P. José Luis Correa Lira
El Evangelio de la Transfiguración, que nos trae la liturgia en la Eucaristía de hoy, nos recuerda ese momento trascendental en la vida de Jesús y de sus discípulos que presenciaron tal acontecimiento.
Así como en el bautismo del Señor, también aquí se dio una epifanía que recalca la identidad de Jesús: el Hijo amado del Padre, a quien hemos de escuchar. De hecho, los Evangelios narran en dos momentos solemnes, el bautismo y la transfiguración de Cristo, que la voz del Padre lo designa como su ‘Hijo amado’ (Mt 3, 17; 17, 5).
Me detengo en esta afirmación, el Hijo amado del Padre.
Dice el Catecismo que “toda la vida de Cristo es Revelación del Padre: sus palabras y sus obras, sus silencios y sus sufrimientos, su manera de ser y de hablar. Jesús puede decir: ‘Quien me ve a mí, ve al Padre’ (Jn 14, 9), y el Padre: ‘Este es mi Hijo amado; escúchenle’ (Lc 9, 35).”
“Dios ha visitado a su pueblo (cf.

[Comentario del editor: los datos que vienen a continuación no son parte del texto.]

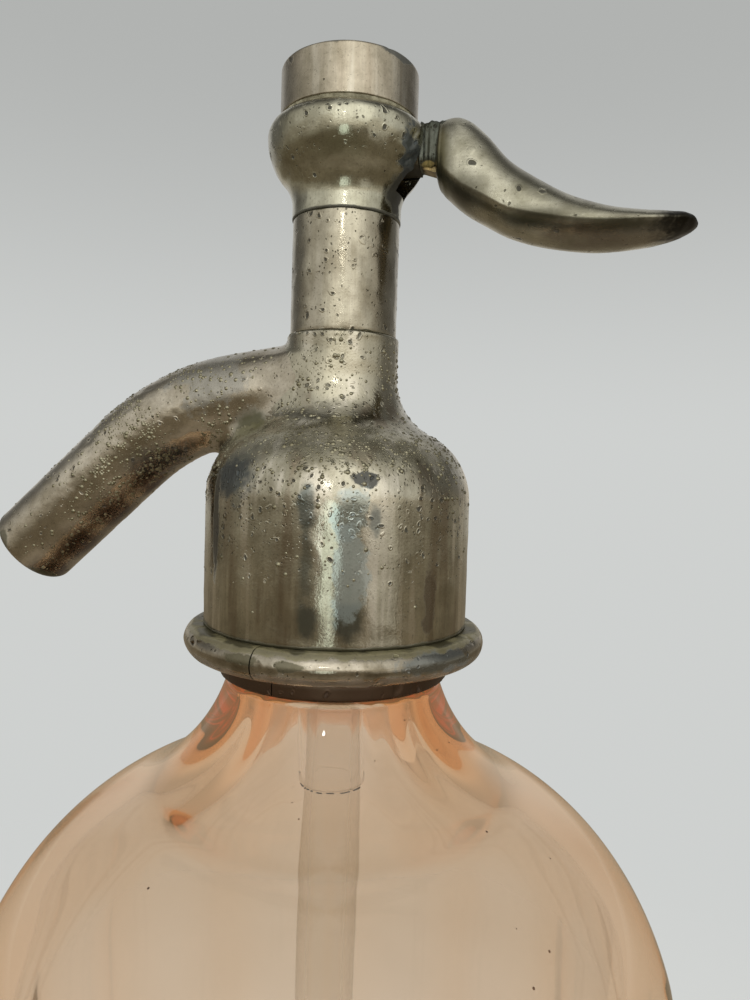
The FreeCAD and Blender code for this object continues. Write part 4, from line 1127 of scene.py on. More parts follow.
@dataclass
class Spout:
    """The bent tube: a lead out of the head, a bend and a straight end."""

    radius: float = 7.5
    bore: float = 4.6
    height: float = 268.2
    lead: float = 8.5
    fall: float = 42.1
    lead_length: float = 17.0
    bend: float = 40.0
    end_length: float = 26.3
    seam: float = 12.0
    seam_depth: float = 0.12
    seam_width: float = 0.35
    tip_edge: float = 1.0
    mouth_edge: float = 0.5
    axis_end: float = 4.5

    def corners(self) -> tuple[Array, Array, Array, Array]:
        """The corners of the centre line as (x, z).

        Returns:
            Start of the bend, its centre, its end and the tip.
        """
        lead, fall = math.radians(self.lead), math.radians(self.fall)
        start = np.array([-self.lead_length * math.cos(lead),
                          self.height - self.lead_length * math.sin(lead)])
        centre = start + self.bend * np.array([math.sin(lead), -math.cos(lead)])
        end = centre + self.bend * np.array([-math.sin(fall), math.cos(fall)])
        tip = end - self.end_length * np.array([math.cos(fall), math.sin(fall)])
        return start, centre, end, tip

    def line(self, distances: Array) -> tuple[Array, Array]:
        """Points of the centre line and its falling angle at distances from the axis.

        The line runs straight at the lead's slope, then round the bend's centre, then
        straight at the end's slope.

        Args:
            distances: lengths along the line from the siphon's axis.

        Returns:
            Points (x, z) and the slope below the horizontal in radians.
        """
        centre = self.corners()[1]
        lead, fall = math.radians(self.lead), math.radians(self.fall)
        arc = self.bend * (fall - lead)
        round_bend = np.clip(distances - self.lead_length, 0.0, arc)
        slope = lead + round_bend / self.bend
        points = centre + self.bend * np.column_stack([-np.sin(slope), np.cos(slope)])
        before = np.minimum(distances - self.lead_length, 0.0)
        after = np.maximum(distances - self.lead_length - arc, 0.0)
        points += (before + after)[:, None] * np.column_stack([-np.cos(slope), -np.sin(slope)])
        return points, slope

    def length(self) -> float:
        """Length of the centre line from the axis to the tip."""
        return (self.lead_length + self.end_length
                + self.bend * math.radians(self.fall - self.lead))

    def tube(self, distances: Array, radii: Array, columns: int) -> Array:
        """A grid round the centre line.

        Each ring is square to the line: at angle a its point is the line's point plus
        radius * (cos a * side + sin a * up), side being -Y so that faces point outwards.

        Args:
            distances: one for each row.
            radii: one for each row.
            columns: points round the tube.

        Returns:
            The grid.
        """
        points, slope = self.line(distances)
        angles = 2 * np.pi * np.arange(columns) / columns
        up = np.column_stack([-np.sin(slope), np.zeros_like(slope), np.cos(slope)])
        centre = np.column_stack([points[:, 0], np.zeros_like(slope), points[:, 1]])
        side = np.array([0.0, -1.0, 0.0])
        return (centre[:, None] + radii[:, None, None]
                * (np.cos(angles)[None, :, None] * side + np.sin(angles)[None, :, None]
                   * up[:, None]))

    def distance(self, points: Array) -> Array:
        """How far points lie outside the tube's skin.

        It is the least distance to the lead, the bend and the end, less the radius. The
        bend counts only between its first and last angle.

        Args:
            points: any array whose last axis is x, y, z.

        Returns:
            One distance for each point, negative inside.
        """
        start, centre, end, tip = self.corners()
        x, y, z = points[..., 0], points[..., 1], points[..., 2]
        flat = np.stack([x, z], axis=-1)
        from_centre = flat - centre
        slope = np.arctan2(-from_centre[..., 0], from_centre[..., 1])
        inside = (slope > math.radians(self.lead)) & (slope < math.radians(self.fall))
        bend = np.sqrt((np.hypot(from_centre[..., 0], from_centre[..., 1]) - self.bend) ** 2
                       + y ** 2)
        bend = np.where(inside, bend, 1e3)
        axis = np.array([-self.axis_end,
                         self.height - self.axis_end * math.tan(math.radians(self.lead))])
        runs = np.minimum(from_run(flat, y, axis, start), from_run(flat, y, end, tip))
        return np.minimum(runs, bend) - self.radius


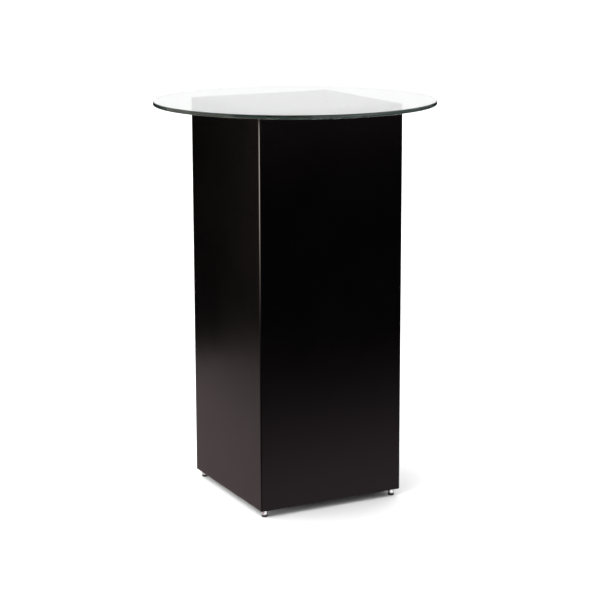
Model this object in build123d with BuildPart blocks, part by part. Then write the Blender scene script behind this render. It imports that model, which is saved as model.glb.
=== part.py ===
from build123d import *

import os
from itertools import product

# Display plinth: a square lacquered MDF column on four levelling feet, under a round glass top.
# Millimetres, +Z up. The origin is on the floor, under the middle of the column.

# Column
COLUMN_SIDE = 400.0
BOARD = 18.0
EDGE_RADIUS = 4.0  # rounded upright edges
ARRIS_RADIUS = 3.0  # eased top and bottom edges
FOOT_HEIGHT = 17.5  # floor to underside of the column
COLUMN_HEIGHT = 995.0

# Inner framing: square softwood
BATTEN = 22.0

# Glass top
GLASS_DIAMETER = 720.0
GLASS_THICKNESS = 10.0
GLASS_ARRIS = 1.0
BUMPER_DIAMETER = 9.5
BUMPER_HEIGHT = 1.5
BUMPER_EDGE_RADIUS = 0.5
BUMPER_REACH = 165.0  # from the middle of the column out towards each side
BUMPER_SHIFT = 50.0  # along each side, from its middle

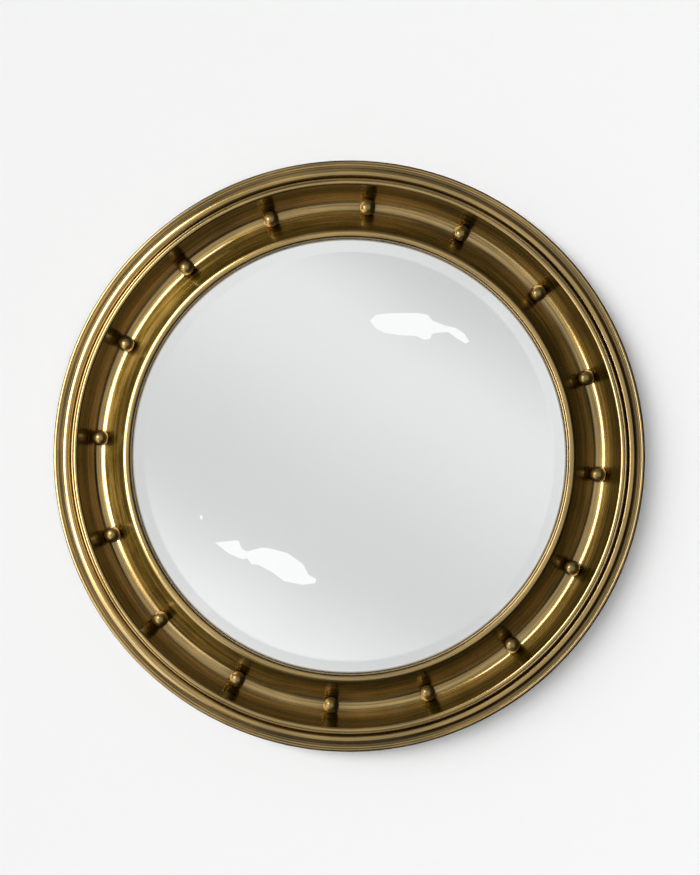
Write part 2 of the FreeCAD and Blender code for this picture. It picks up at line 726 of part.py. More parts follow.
def hanger_strap(side, sign):
    """Strap with an eye for the D ring, held by two screws below the eye."""
    body = new_body(
        f"hanger_strap_{side}",
        right=f"{sign} * hanger_spacing / 2",
        depth="hinge_z",
        up="hanger_rise",
    )
    rear = "hinge_standoff - strap_wall"
    profile = new_sketch(body, f"strap_profile_{side}", "YZ_Plane")
    draw_outline(profile, [
        ("-strap_length", rear),
        (f"-sqrt(hinge_standoff^2 - ({rear})^2)", rear),
        ("0", "-hinge_standoff", "hinge_standoff", LEFT),
        ("hinge_standoff", "0", "hinge_standoff", LEFT),
        ("0", "hinge_standoff", "hinge_standoff", LEFT),
        ("-strap_length", "hinge_standoff"),
    ])
    draw_circle(profile, "0", "0", "wire_radius + hinge_clearance")
    pad = padded(body, profile, "strap_width", symmetric=True)
    round_ends(body, pad, -value("strap_length"), "strap_corner")
    holes = new_sketch(body, f"strap_holes_{side}", "XY_Plane")
    for drop in ("upper_screw", "lower_screw"):
        draw_circle(holes, "0", f"-{drop}", "screw_radius + screw_clearance")
    drilled(body, holes)
    return body


def hanger_ring(side, sign):
    """D ring of round wire, hanging down from the eye of its strap."""
    body = new_body(
        f"hanger_ring_{side}",
        right=f"{sign} * hanger_spacing / 2",
        depth="hinge_z",
        up="hanger_rise",
    )
    half = "ring_half"
    path = new_sketch(body, f"ring_path_{side}", "XY_Plane")
    draw_outline(path, [
        ("0", "0"),
        (f"{half} - ring_corner", "0"),
        (half, "-ring_corner", "ring_corner", RIGHT),
        (half, "-ring_corner - ring_leg"),
        ("0", f"-ring_corner - ring_leg - {half}", half, RIGHT),
        (f"-{half}", "-ring_corner - ring_leg", half, RIGHT),
        (f"-{half}", "-ring_corner"),
        (f"ring_corner - {half}", "0", "ring_corner", RIGHT),
    ])
    section = new_sketch(body, f"ring_section_{side}", "YZ_Plane")
    draw_circle(section, "0", "0", "wire_radius")
    pipe = body.newObject("PartDesign::AdditivePipe", f"ring_wire_{side}")
    pipe.Profile = section
    pipe.Spine = (path, [f"Edge{number}" for number in range(1, 9)])
    doc.recompute()
    return body


def wall_pads():
    """Soft pads on the rear rim that touch the wall."""
    made = []
    for number in range(4):
        angle = 45 + 90 * number
        body = new_body(
            f"wall_pad_{number + 1:02d}",
            right=f"pads_r * cos({angle})",
            up=f"pads_r * sin({angle})",
        )
        sketch = new_sketch(body, f"pad_outline_{number + 1:02d}", "XY_Plane")
        draw_circle(sketch, "0", "0", "pad_radius")
        padded(body, sketch, "pad_thickness")
        made.append(body)
    return made


def check(piece):
    """Stop unless the piece, its features and its shape are sound."""
    for item in [piece] + list(getattr(piece, "Group", [])):
        if "Invalid" in item.State or "Error" in item.State:
            raise RuntimeError(f"{piece.Label}: {item.Label} is {item.State}")
    if piece.Shape.isNull() or not piece.Shape.isValid() or not piece.Shape.Solids:
        raise RuntimeError(f"{piece.Label} has no sound shape")


def main():
    fill_sizes()
    pieces = [outer_moulding(), cove_ring(), sight_bezel()]
    pieces += balls()
    pieces += [ball_washers(), ball_nuts(), mirror_glass(), mirror_silvering(), glass_gasket()]
    pieces += [glass_spacer(), back_board(), board_brackets(), board_screws()]
    for side, sign in (("left", "-1"), ("right", "1")):
        pieces += [hanger_strap(side, sign), hanger_ring(side, sign)]
    pieces.append(hanger_screws())
    pieces += wall_pads()
    doc.recompute()
    for piece in pieces:
        check(piece)
    os.makedirs("parts", exist_ok=True)
    for piece in pieces:
        piece.Shape.exportStep(f"parts/{piece.Label}.step")
    print(len(pieces), "nodes,", sum(len(piece.Shape.Solids) for piece in pieces), "solids")


main()
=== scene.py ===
import json
import math

import bmesh
import bpy
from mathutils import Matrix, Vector

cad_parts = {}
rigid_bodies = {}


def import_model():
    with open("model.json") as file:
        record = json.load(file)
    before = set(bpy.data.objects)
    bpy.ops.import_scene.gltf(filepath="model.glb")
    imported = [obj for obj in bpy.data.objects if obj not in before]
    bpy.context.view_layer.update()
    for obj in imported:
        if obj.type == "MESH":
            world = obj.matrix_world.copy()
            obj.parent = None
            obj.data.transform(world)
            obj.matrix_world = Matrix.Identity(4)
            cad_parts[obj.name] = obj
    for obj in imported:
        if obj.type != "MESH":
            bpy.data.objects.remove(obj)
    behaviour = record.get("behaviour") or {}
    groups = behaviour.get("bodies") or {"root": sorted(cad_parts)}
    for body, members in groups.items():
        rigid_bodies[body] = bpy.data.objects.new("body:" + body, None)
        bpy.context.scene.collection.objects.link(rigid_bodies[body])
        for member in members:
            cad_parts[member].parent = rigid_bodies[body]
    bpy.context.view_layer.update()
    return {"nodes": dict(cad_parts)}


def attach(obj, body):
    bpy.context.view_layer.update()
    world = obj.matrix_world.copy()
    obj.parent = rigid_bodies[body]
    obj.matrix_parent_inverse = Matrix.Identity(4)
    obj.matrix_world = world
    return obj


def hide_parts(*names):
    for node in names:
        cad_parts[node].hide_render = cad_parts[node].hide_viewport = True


MM = 0.001

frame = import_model()
ROOT = "mirror"


# ---------------------------------------------------------------- sizes, as in the part's source
#
# Lengths are in millimetres and angles in degrees. Names that end in _R, _IN and _OUT are radii
# about the mirror's axis; names that end in _Z are heights over the wall.

def sind(a):
    return math.sin(math.radians(a))


def cosd(a):
    return math.cos(math.radians(a))


WALL = 1.5  # the spun sheet
JOINT_GAP = 0.3
FIT_GAP = 0.1
OUTER = 300.0
PAD = 2.0
PAD_R = 4.0

# outer moulding, from the rear rim over the edge bead, the fillet and the quirk to the torus
SKIRT_R = OUTER - 2.7
RIM_R = SKIRT_R - 11.0
RIM_BEND = 2.5
BEND_R = SKIRT_R - RIM_BEND
BEND_Z = PAD + RIM_BEND
EDGE_BEAD = 2.1
EDGE_R = OUTER - EDGE_BEAD
FILLET_DROP = 0.9
FILLET_IN = OUTER - 5.2
TORUS = 5.4
TORUS_OUT = FILLET_IN - 2.3
TORUS_R = TORUS_OUT - TORUS
TORUS_TURN = 63.0
FLANK_R = TORUS_R - TORUS * sind(TORUS_TURN)
SEAT_WIDTH = 10.3

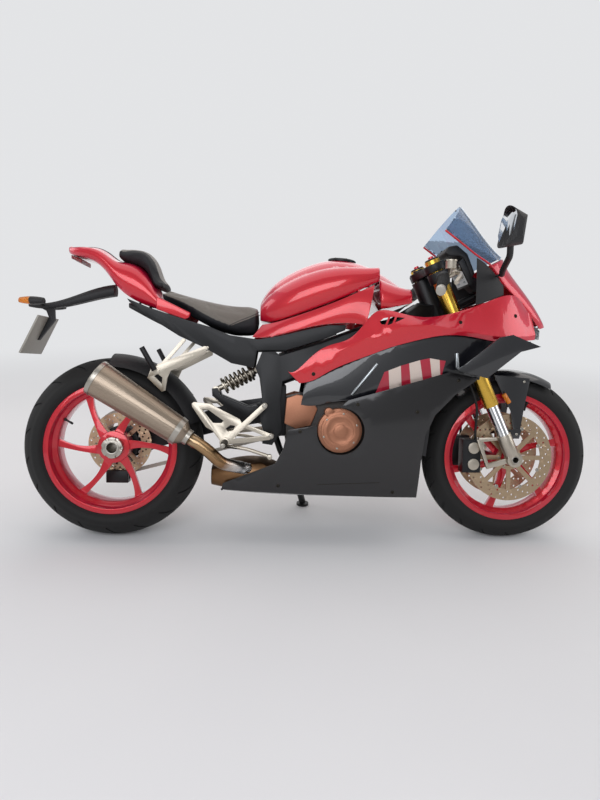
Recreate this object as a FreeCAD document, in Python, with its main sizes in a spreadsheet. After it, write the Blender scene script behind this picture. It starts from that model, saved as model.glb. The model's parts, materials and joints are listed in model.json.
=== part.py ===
"""Sport motorcycle, leaning on its side stand.

Every piece is drawn with the bike upright: X runs forward from the rear axle, Y to the
rider's left and Z up, in millimetres. At the end each piece gets one placement that leans
the bike to its left until the stand's foot and both tyres share the ground plane.
"""
import FreeCAD, Part
import math
import os
from FreeCAD import Placement, Rotation, Vector

doc = FreeCAD.newDocument("SportBike")
sizes = doc.addObject("Spreadsheet::Sheet", "sizes")

# alias, value in millimetres or degrees, what it is
DRIVING_SIZES = [
    ("wheelbase", 1410, "rear axle to front axle"),
    ("lean_angle", 10.9, "lean to the left on the side stand"),
    ("rear_tyre_radius", 315, "rear tyre, axle to crown"),
    ("rear_tyre_half_width", 90, "rear tyre, half its width"),
    ("rear_crown_radius", 92, "rear tyre, radius of the tread across"),
    ("front_tyre_radius", 300, "front tyre, axle to crown"),
    ("front_tyre_half_width", 60, "front tyre, half its width"),
    ("front_crown_radius", 60, "front tyre, radius of the tread across"),
    ("bead_radius", 218, "radius of the rims' bead seats"),
    ("flange_radius", 230, "radius of the rims' outer lips"),
    ("rear_rim_half_width", 76, "rear rim, half its width over the lips"),
    ("front_rim_half_width", 50, "front rim, half its width over the lips"),
    ("rim_wall", 6, "wall of the rims"),
    ("spoke_count", 6, "spokes of each wheel"),
    ("spoke_width", 24, "spoke width at the rim"),
    ("rear_hub_radius", 56, "rear hub ring, seen from the right"),
    ("front_hub_radius", 44, "front hub"),
    ("rear_axle_radius", 25, "rear stub axle, outside"),
    ("rear_axle_bore", 18, "rear stub axle, radius of its hollow"),
    ("rear_nut_radius", 37, "rear wheel nut, over its castle"),
    ("front_axle_radius", 14, "front axle, outside"),
    ("front_axle_bore", 10, "front axle, radius of its hollow"),
    ("front_disc_radius", 155, "front brake discs"),
    ("front_disc_inner", 114, "front brake discs, inner edge of the band"),
    ("front_disc_offset", 64, "front brake discs from the middle plane"),
    ("rear_disc_radius", 115, "rear brake disc"),
    ("rear_disc_inner", 78, "rear brake disc, inner edge of the band"),
    ("rear_disc_offset", 62, "rear brake disc left of the middle plane"),
    ("disc_thickness", 5, "brake discs"),
    ("chain_line", 152, "chain and sprockets left of the middle plane"),
    ("sprocket_radius", 105, "rear sprocket over its teeth"),
    ("front_sprocket_radius", 38, "front sprocket over its teeth"),
    ("chain_width", 16, "chain over its plates"),
    ("chain_height", 15, "height of a chain plate"),
    ("chain_clearance", 5.5, "rear sprocket's tooth tips to the chain"),
    ("rake_angle", 24.5, "steering axis from upright"),
    ("fork_offset", 30, "fork legs ahead of the steering axis"),
    ("fork_spacing", 105, "fork leg from the middle plane"),
    ("fork_outer_radius", 27, "gold outer tubes"),
    ("fork_inner_radius", 21.5, "polished inner tubes"),
    ("fork_outer_low", 205, "outer tubes' lower end above the axle, along the leg"),
    ("fork_top", 752, "outer tubes' top above the axle, along the leg"),
    ("fork_foot_top", 95, "fork bottoms' upper end above the axle, along the leg"),
    ("lower_yoke_low", 425, "underside of the lower yoke above the axle, along the leg"),
    ("upper_yoke_low", 712, "underside of the upper yoke above the axle, along the leg"),
    ("yoke_thickness", 26, "both yokes"),
    ("head_radius", 37, "steering head of the frame"),
    ("stem_radius", 17, "steering stem"),
    ("stem_bore", 9, "steering stem, radius of its hollow"),
    ("running_gap", 0.1, "gap round turning shafts"),
    ("pivot_x", 552, "swingarm pivot"),
    ("pivot_z", 452, "swingarm pivot"),
    ("beam_half_width", 146, "frame beams, outer face from the middle plane"),
    ("panel_wall", 4, "wall of the fairing panels"),
    ("screen_wall", 3, "wall of the windscreen"),
    ("clutch_x", 786, "clutch cover's centre"),
    ("clutch_z", 401, "clutch cover's centre"),
    ("clutch_radius", 64, "clutch cover"),
    ("clutch_opening", 79, "opening in the lower fairing round the clutch cover"),
    ("silencer_radius", 60, "silencer's can at its rear end"),
    ("silencer_front_radius", 46, "silencer's can at its front end"),
    ("silencer_offset", 200, "silencer right of the middle plane"),
    ("pipe_radius", 21, "link pipe"),
    ("header_radius", 19, "header pipes"),
    ("hose_radius", 4.5, "brake hoses"),
    ("grip_radius", 17, "handlebar grips"),
    ("bar_radius", 11, "handlebars"),
    ("stand_radius", 13, "side stand's leg"),
]
for row, (alias, value, meaning) in enumerate(DRIVING_SIZES, start=1):
    sizes.set("A%d" % row, meaning)
    sizes.set("B%d" % row, str(value))
    sizes.setAlias("B%d" % row, alias)
doc.recompute()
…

Lc 1, 68), ha cumplido las promesas hechas a Abraham y a su descendencia (cf. Lc 1, 55); lo ha hecho más allá de toda expectativa: Él ha enviado a su ‘Hijo amado’ (Mc 1, 11).”
Así, “Dios se revela y se da al hombre. Lo hace revelando su misterio, su designio benevolente que estableció desde la eternidad en Cristo en favor de todos los hombres. Revela plenamente su designio enviando a su Hijo amado, nuestro Señor Jesucristo, y al Espíritu Santo.”
Por lo tanto “para el cristiano, creer en Dios es inseparablemente creer en aquel que él ha enviado, ‘su Hijo amado’, en quien ha puesto toda su complacencia (Mc 1,11). Dios nos ha dicho que le escuchemos (cf. Mc 9,7)”
Así entonces, “la fe es una adhesión filial a Dios, más allá de lo que nosotros sentimos y comprendemos. Se ha hecho posible porque el Hijo amado nos abre el acceso al Padre.”